New Orleans Proposed Hub for Start-Up Airline

New Orleans Proposed Hub for Start-Up Airline

A Baton Rouge, La., businessman, whose investment group has long been looking to bring a low-cost airline hub to Louis Armstrong New Orleans International Airport, told the Regional Planning Commission this week that there’s just one thing standing in the way: He needs a nod from New Orleans Mayor Mitch Landrieu. “It’s in the mayor’s court,” said John Miller, managing principal of M7 Capital. “If he says yes, it comes. If he says no, it doesn’t.”

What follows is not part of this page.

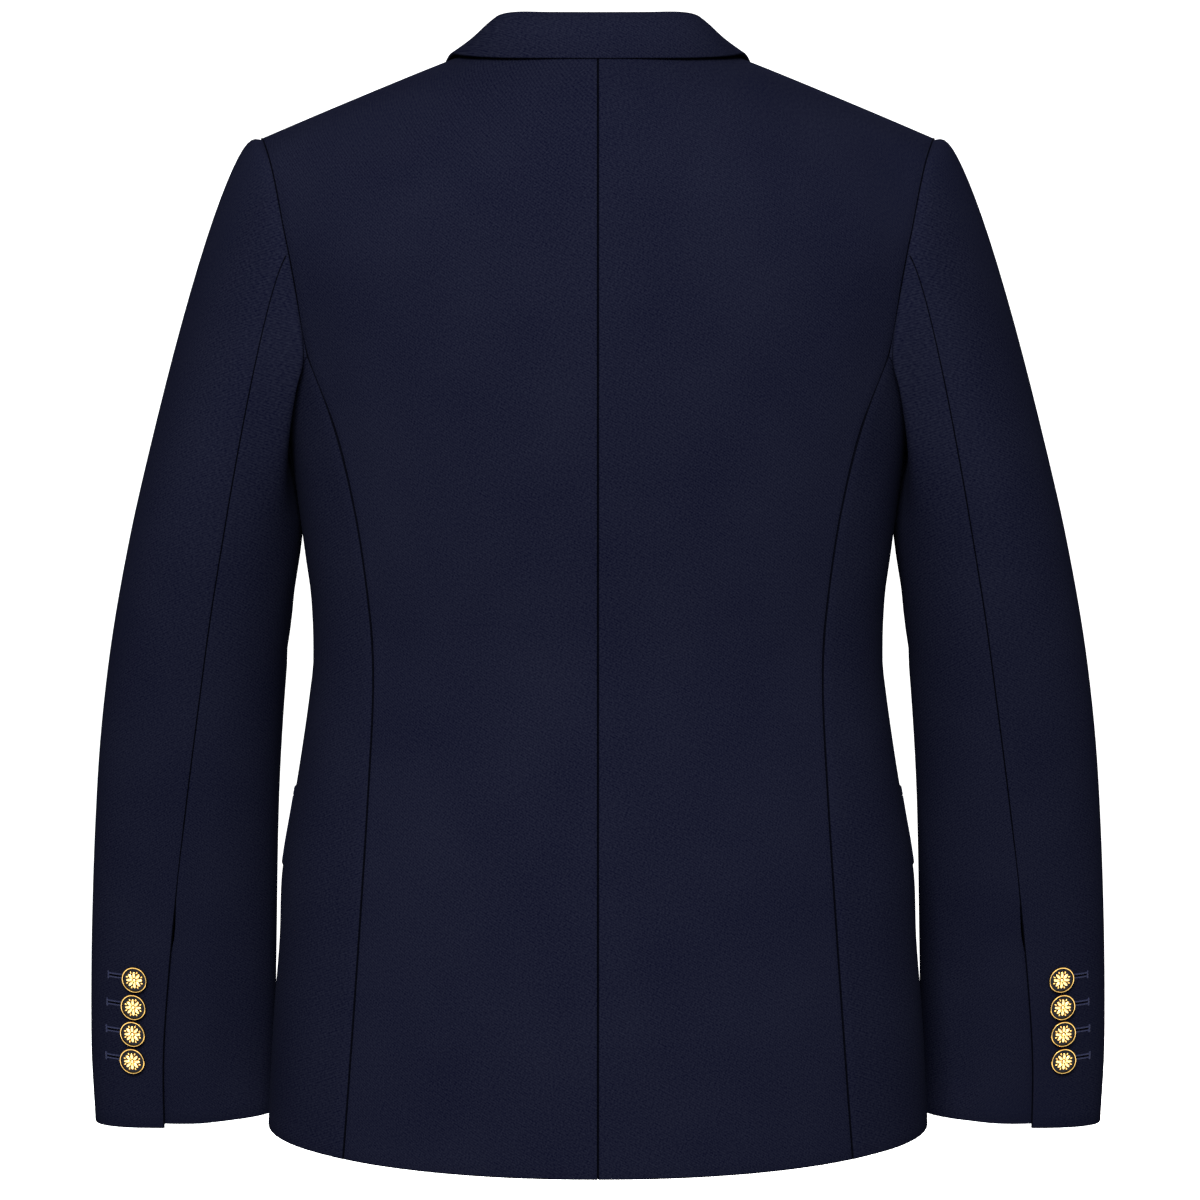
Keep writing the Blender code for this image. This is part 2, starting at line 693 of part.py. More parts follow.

Miller’s group wants to buy Denver-based Frontier Airlines, call it New Frontier and establish a second hub at the city-owned airport in Kenner. The state has already signed an agreement and offered a hefty incentive: $50 for every additional passenger the airline lures to Louisiana. Miller promises to double the number of flights into and out of the city, from 120 a day to around 240. All they need from the mayor, he said, is a thumbs up.

But the Landrieu administration says it is not, really, so easy. The airport suffers from a demand problem, not a supply one, said Iftikhar Ahmad, the airport’s director. Despite fares lower than the national averages, the airport’s nine current airlines sell below 80 percent of their seats on average, three percent lower than nationwide figures.